As Andrew Prokop dryly noted at the time, it was an unusual pitch. “Reformers usually present themselves as blameless.” Trump, instead, almost sounded like he was bragging. He presented himself as someone who’d played the system himself, knew it inside and out, and could thus be clear-eyed about what needed to be fixed.

Nine years later, Trump is preparing to start his second term as president. And one of his closest associates (and by far his most important political donor), billionaire Elon Musk, just used his wealth to influence the political process in a far more flagrant way than anything Trump was talking about on that debate stage in 2015.

Musk bought the social media platform then known as Twitter (now X) for $44 billion dollars in 2022. There’s every reason to suspect that he’s manipulated the site’s algorithm to boost his own posts. However that may be, he’s Twitter/X’s most popular user, with 207.9 million followers. Even the president-elect only has 96.2 million. Starting in the wee hours of Wednesday morning, he used that megaphone to post 150 times about his opposition to a bipartisan spending deal intended to stop the government from shutting down just before Christmas.

During the election, Musk spent well over $200 million on two pro-Trump PACs, making him by far the highest-spending donor on either side of the race. He was rewarded with such a prominent place by Trump’s side that a casual observer could be forgiven for assuming that Musk rather than J. D. Vance was Trump’s running mate. The combination of the close association he bought with the president-elect and his prominence on the social media platform he had purchased would be enough, all on its own, for Musk’s noisy opposition to the spending deal to turn the heads of many Republican lawmakers. Not content with this level of influence, though, Musk used his day of rage-posting to publicly threaten that he would personally finance a primary challenge against any Republican congressman who voted for the deal.

When Money Talks

That’s not a threat any Republican with an instinct for political preservation would take lightly. Musk is the world’s richest man, with a reported net worth of $455 billion. To put that into perspective, it’s more than sixty-nine times Trump’s own estimated worth of $6.61 billion. Musk could finance a lot of primary challenges before he would feel his wallet getting lighter.

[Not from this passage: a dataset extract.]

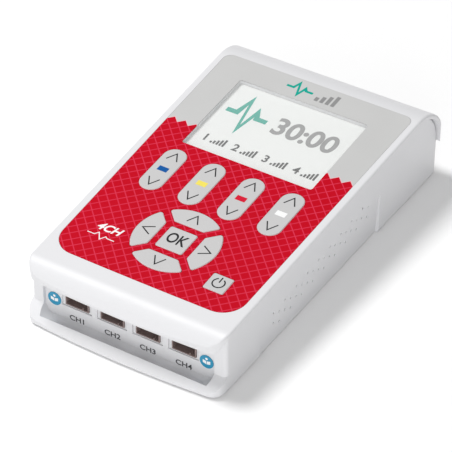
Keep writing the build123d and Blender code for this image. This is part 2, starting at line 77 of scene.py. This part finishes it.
# ---- light and view, metres, degrees and watts ----
WORLD_STRENGTH = 0.42
LIGHTS = [
    ("key", (-0.52, -0.06, 1.25), 0.45, 11.6),
    ("front_fill", (0.50, -1.35, 0.32), 1.2, 9.0),
]
VIEW_AZIMUTH = 32.02
VIEW_ELEVATION = 38.35
VIEW_DISTANCE = 0.8771
VIEW_TARGET = (-0.00796, 0.00599, 0.0008)
VIEW_LENS = 192.4


# ---- the sloped top's own frame ----
def deck_frame():
    """Matrix from (x, along the slope, out of the surface) in metres to the row frame."""
    press = next(j for j in frame["joints"] if j["name"] == "ok_press")
    out = -Vector(press["axis"])
    along = Vector((0, out.z, -out.y))
    low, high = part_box("keypad_overlay")
    centre = (Vector(low) + Vector(high)) / 2
    slab = (high[2] - low[2] - (high[1] - low[1]) * math.tan(math.asin(along.z))) / out.z
    origin = centre + out * abs(slab) / 2
    turn = Matrix((Vector((1, 0, 0)), along, out)).transposed().to_4x4()
    return Matrix.Translation(origin) @ turn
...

The combination of this threat, and a desire to be seen as siding with a figure who has bought himself prestige with Trump’s base, was enough to kill a spending deal that the Speaker of the House, Republican Mike Johnson, had spent months negotiating with Democrats. It’s now unclear whether a shutdown can be averted at all. Don’t be surprised if many federal employees end up having to spend a month working without pay like they did in 2018, or if Supplemental Nutrition Assistance Program (SNAP) benefits — i.e., food stamps  — grind to a halt. Even if that outcome is averted, though, this was a remarkably blatant way for a billionaire to flex his political muscles, and it should deeply bother anyone who takes democracy seriously.

Allowing billionaires to exist in the first place is absurd. A million and a billion are both amounts of money that greatly exceed what most of us can ever hope to have in our bank accounts, so it’s easy to forget the enormity of the difference. But to put this into perspective, if we imagine a long-lived being (perhaps a vampire) who came to the western hemisphere with Christopher Columbus in 1492 and somehow managed to earn and save the equivalent of a thousand contemporary US dollars every day since he arrived, the vampire would have $1 million by sometime in 1495. He wouldn’t even be a fifth of the way to $1 billion dollars in 2024.

It’s hard to stretch your mind to even imagine how much money $455 billion is. As a matter of distributive justice, letting one man have that much while others struggle to make rent or afford groceries is an abomination. But when we combine that kind of wealth with letting billionaires buy political influence, the consequences for anything resembling meaningful democracy are grim.

A Bipartisan Plutocracy

The problem, however, goes much deeper than Musk himself. The ultrapublic nature of his intervention in the political process made the reality of billionaire rule blindingly obvious, but most of the ways billionaires spend some of their wealth on securing political outcomes are less like that than they are like the process Trump was describing in 2015 — whereby he’d establish relationships with politicians of both parties, and both sides of that relationship would do each other favors. Or like the way Jeff Bezos can influence the political discourse through his ownership of the Washington Post. Or the way anyone rich enough to own businesses that employ lots of people and generate lots of tax revenue can make politicians sweat bullets by threatening to move their operations to a different jurisdiction or overseas.

At this moment, as Musk is rubbing the political power conferred by his wealth in all of our faces, many Democrats may be tempted to make populist hay out of this. That’s a good instinct in the abstract: the talking points write themselves. But Democrats’ own credibility on the issue of billionaire influence is in the gutter. As of the end of October, Forbes estimated that eighty-three billionaires were backing the candidacy of Kamala Harris, compared to only fifty-two for Trump. Of course, given that one of those fifty-two was the man in the world with the most billions, and that he gave more lavishly than any of Kamala’s eighty-three, Trump was still in the better position. But there’s only so much populism you can pull off while cashing checks from eighty-three billionaires.

Of course, many plutocrats prefer to hedge their bets and spread their influence far and wide. They would say what Trump said in 2015. “I give to everyone. When they call, I give!” As long as politicians of both parties keep making phone calls to the ultrarich, rule-by-billionaire in the United States will continue.